Jim Pohlad said he can't precisely recall when control was transferred, calling it a "gradual" process, but the impact on value with Carl giving up control was huge.

Valuation experts have no trouble looking at the fair-market values of publicly listed securities, but the job is much more complicated with investments in privately held firms.

And in the cases of non-controlling stakes in privately held businesses, they routinely apply what's called a discount for lack of marketability, which reflects how difficult it can be to turn any illiquid private company investment into cash, and a discount for lack of control, meaning control of the company.

Is it common for patriarchs to pass control to heirs as part of minimizing the value of a taxable estate?

"Absolutely," said Bob Strachota, president of the Shenehon Co., a leading business valuation firm in Minneapolis. "It's not only a strategy that they employed, it's a strategy that everyone today is doing."

Strachota counts the Pohlad interests as a past client and he declined to discuss the current dispute, but he did outline how family-held businesses can minimize the amount of tax liability.

"Timing is also really important," he said. "Many people sort of act like they're going to live forever. But markets go in cycles."

Carl Pohlad died less than four months after Lehman Brothers had filed for bankruptcy protection and the credit markets had all but seized. Asset values had been plummeting, and the Pohlad tax court filing indicates that by far the largest asset transfer in the recent past was in 2008.

As Strachota observed, "Crises can actually present opportunities for estate planning."

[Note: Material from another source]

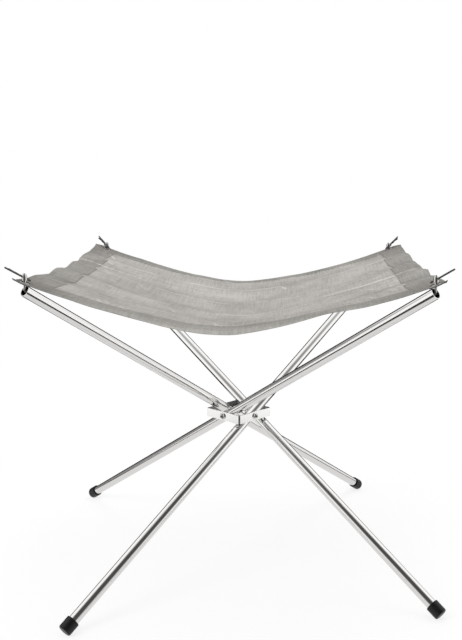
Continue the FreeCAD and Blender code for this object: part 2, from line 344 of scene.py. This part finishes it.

Jim Pohlad explained that "you can't just look up in the Wall Street Journal and figure out the value of things like the Twins," adding that he and his brothers relied on their valuation experts in wrapping up the estate.

In the case of the Twins equity that expert was Dean Polenz, a director in the forensic and valuation services practice of Grant Thornton in Milwaukee. Is it possible to threaten, cajole, spin or otherwise influence a seasoned valuation expert working for a major international firm into dropping his estimate? To get assets purportedly worth $293 million valued at $24 million it's not.

When this is settled, the final number won't be public, but it's my guess it's going to be much closer to the position of the Pohlads than the IRS.

The Pohlad estate plan seems to have called for at least some negotiation with the IRS. Jim Pohlad said he knew full well that the IRS was going to review the return from his father's sizable and complex estate. The family has made "substantial progress" with the IRS, he said, and added that he's "optimistic" that the dispute with the IRS can now be quickly settled.

Of course, anyone knowing that they will end up horse-trading with the tax authorities anyway would be sorely tempted to treat an estate's tax return as an opening offer.

In a curious way Jim Pohlad and his two brothers are honoring the legacy of their father in their settlement discussions with the IRS.

You can confirm this with many people who did a deal with Carl Pohlad, because he certainly was one guy who really liked to negotiate.